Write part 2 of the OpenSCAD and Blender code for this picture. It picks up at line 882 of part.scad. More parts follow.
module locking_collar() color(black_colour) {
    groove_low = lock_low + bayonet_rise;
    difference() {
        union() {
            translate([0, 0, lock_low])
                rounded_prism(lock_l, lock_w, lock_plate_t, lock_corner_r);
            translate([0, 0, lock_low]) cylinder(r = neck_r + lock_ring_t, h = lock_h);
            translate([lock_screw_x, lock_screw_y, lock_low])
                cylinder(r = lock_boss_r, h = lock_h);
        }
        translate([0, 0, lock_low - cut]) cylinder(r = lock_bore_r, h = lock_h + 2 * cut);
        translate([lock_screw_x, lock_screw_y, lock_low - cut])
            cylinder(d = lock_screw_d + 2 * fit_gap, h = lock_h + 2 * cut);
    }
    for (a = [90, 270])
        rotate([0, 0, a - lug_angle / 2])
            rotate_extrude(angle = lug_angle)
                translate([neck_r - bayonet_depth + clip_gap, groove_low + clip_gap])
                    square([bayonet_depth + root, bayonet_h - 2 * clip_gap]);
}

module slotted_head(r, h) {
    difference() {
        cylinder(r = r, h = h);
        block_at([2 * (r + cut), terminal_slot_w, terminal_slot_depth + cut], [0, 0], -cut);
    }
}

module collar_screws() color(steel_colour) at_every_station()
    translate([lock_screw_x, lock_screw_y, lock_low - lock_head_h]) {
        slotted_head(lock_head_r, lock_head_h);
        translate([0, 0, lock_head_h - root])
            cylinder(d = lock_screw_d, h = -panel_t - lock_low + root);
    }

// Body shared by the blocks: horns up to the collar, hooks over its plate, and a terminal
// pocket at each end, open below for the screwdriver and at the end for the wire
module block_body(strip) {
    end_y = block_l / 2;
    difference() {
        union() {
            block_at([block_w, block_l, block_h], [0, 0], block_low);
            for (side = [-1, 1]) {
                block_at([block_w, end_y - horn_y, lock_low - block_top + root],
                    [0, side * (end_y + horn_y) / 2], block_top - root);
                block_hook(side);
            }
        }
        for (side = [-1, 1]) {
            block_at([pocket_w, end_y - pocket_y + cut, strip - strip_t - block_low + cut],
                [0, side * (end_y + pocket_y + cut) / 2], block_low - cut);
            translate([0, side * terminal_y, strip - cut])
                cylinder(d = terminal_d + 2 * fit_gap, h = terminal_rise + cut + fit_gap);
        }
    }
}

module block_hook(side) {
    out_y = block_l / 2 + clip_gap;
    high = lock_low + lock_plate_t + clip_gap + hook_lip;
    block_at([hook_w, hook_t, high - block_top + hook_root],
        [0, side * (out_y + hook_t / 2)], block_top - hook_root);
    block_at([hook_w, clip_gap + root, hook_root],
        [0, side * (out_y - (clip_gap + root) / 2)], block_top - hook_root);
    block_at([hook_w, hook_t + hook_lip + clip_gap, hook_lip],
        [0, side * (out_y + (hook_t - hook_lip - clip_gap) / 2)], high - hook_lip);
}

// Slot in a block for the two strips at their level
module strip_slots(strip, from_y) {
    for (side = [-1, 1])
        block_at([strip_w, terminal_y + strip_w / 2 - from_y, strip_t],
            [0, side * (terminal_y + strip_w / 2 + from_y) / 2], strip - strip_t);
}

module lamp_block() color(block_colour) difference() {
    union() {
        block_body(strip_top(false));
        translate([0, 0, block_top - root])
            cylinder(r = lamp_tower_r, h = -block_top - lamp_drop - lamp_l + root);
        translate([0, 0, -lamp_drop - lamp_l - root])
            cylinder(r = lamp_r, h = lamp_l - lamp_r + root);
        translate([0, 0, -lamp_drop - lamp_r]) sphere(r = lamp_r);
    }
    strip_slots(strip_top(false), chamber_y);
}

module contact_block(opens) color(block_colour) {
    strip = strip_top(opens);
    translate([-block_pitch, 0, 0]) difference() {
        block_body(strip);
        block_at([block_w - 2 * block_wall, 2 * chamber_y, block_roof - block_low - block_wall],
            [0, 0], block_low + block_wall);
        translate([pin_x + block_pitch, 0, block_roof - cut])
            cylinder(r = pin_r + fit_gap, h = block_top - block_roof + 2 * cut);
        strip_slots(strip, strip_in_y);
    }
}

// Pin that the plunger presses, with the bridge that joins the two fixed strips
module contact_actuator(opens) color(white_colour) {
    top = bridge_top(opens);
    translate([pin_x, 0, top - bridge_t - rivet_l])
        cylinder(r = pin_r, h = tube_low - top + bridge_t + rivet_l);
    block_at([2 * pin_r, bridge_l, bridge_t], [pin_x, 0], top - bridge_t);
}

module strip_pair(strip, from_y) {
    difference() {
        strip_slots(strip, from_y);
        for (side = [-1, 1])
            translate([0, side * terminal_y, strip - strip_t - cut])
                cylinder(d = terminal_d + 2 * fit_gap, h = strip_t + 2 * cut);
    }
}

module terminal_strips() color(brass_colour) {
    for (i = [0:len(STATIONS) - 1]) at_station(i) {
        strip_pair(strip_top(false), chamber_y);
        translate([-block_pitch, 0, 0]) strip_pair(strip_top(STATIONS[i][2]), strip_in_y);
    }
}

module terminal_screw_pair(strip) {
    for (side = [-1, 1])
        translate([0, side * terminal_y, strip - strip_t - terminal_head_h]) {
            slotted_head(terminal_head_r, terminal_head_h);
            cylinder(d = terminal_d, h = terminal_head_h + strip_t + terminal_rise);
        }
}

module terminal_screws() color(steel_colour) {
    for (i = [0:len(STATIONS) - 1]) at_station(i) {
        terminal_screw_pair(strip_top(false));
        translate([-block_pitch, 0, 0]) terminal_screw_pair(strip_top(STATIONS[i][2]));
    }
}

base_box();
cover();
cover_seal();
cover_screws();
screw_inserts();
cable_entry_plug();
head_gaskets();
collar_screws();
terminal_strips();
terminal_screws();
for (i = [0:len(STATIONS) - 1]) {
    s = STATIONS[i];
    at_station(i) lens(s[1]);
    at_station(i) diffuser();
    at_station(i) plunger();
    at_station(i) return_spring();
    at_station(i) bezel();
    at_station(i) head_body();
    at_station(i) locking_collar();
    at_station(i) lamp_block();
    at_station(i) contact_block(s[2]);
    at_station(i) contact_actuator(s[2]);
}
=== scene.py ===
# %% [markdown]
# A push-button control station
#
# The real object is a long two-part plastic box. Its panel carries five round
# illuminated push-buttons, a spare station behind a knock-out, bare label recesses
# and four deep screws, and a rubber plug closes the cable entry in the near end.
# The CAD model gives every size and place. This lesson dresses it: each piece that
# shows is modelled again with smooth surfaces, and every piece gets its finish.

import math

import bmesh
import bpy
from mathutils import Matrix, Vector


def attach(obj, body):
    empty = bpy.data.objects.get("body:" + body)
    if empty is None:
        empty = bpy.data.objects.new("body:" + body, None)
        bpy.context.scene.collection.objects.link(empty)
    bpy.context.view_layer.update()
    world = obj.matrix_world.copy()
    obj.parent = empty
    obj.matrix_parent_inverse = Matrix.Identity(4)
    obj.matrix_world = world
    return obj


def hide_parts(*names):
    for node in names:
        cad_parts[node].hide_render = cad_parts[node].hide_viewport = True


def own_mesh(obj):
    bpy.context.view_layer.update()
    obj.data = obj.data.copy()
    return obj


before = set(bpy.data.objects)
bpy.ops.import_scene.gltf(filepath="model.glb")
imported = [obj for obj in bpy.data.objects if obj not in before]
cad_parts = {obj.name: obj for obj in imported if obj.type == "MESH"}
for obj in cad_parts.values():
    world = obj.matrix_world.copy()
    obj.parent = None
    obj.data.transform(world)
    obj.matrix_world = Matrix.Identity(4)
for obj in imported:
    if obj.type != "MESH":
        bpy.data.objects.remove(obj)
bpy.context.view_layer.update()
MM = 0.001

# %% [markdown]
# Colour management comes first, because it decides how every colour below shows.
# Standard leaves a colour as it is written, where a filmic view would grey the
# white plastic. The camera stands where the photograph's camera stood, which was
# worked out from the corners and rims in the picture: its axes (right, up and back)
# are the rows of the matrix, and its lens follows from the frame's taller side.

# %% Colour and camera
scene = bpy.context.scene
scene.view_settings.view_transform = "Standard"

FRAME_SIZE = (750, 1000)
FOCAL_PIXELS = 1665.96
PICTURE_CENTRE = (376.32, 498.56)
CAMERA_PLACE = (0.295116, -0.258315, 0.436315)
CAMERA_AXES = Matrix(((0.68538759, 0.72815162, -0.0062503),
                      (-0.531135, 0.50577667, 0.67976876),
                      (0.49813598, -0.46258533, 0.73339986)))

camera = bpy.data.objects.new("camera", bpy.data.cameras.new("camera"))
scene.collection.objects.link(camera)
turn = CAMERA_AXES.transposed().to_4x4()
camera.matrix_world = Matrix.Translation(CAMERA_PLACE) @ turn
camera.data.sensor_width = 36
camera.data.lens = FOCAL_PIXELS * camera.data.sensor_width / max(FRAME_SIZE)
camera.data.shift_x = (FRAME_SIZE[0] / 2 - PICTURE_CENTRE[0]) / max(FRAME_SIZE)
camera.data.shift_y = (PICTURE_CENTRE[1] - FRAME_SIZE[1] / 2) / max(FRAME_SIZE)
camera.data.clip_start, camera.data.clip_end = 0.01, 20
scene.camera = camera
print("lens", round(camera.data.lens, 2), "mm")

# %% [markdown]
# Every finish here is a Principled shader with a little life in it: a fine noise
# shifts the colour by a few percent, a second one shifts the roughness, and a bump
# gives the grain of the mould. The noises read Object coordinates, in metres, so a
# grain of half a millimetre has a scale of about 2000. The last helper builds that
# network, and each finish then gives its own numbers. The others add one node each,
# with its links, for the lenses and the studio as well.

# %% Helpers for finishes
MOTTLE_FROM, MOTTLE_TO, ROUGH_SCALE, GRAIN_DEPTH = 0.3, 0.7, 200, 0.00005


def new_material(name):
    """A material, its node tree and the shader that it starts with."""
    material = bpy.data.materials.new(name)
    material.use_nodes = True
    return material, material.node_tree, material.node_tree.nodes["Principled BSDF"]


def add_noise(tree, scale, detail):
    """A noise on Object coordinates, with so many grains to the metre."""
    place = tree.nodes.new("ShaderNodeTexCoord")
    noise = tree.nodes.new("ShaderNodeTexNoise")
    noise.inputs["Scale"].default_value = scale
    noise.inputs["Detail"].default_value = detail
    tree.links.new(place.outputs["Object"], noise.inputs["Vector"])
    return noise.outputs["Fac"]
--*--
◆ **Directions for this task**: Repeat, exactly as they stand above, the lines from the line with "base_box();" to the line with "bpy.context.scene.collection.objects.link(empty)", both lines included.

◆ **Full answer**:
base_box();
cover();
cover_seal();
cover_screws();
screw_inserts();
cable_entry_plug();
head_gaskets();
collar_screws();
terminal_strips();
terminal_screws();
for (i = [0:len(STATIONS) - 1]) {
    s = STATIONS[i];
    at_station(i) lens(s[1]);
    at_station(i) diffuser();
    at_station(i) plunger();
    at_station(i) return_spring();
    at_station(i) bezel();
    at_station(i) head_body();
    at_station(i) locking_collar();
    at_station(i) lamp_block();
    at_station(i) contact_block(s[2]);
    at_station(i) contact_actuator(s[2]);
}
=== scene.py ===
# %% [markdown]
# A push-button control station
#
# The real object is a long two-part plastic box. Its panel carries five round
# illuminated push-buttons, a spare station behind a knock-out, bare label recesses
# and four deep screws, and a rubber plug closes the cable entry in the near end.
# The CAD model gives every size and place. This lesson dresses it: each piece that
# shows is modelled again with smooth surfaces, and every piece gets its finish.

import math

import bmesh
import bpy
from mathutils import Matrix, Vector


def attach(obj, body):
    empty = bpy.data.objects.get("body:" + body)
    if empty is None:
        empty = bpy.data.objects.new("body:" + body, None)
        bpy.context.scene.collection.objects.link(empty)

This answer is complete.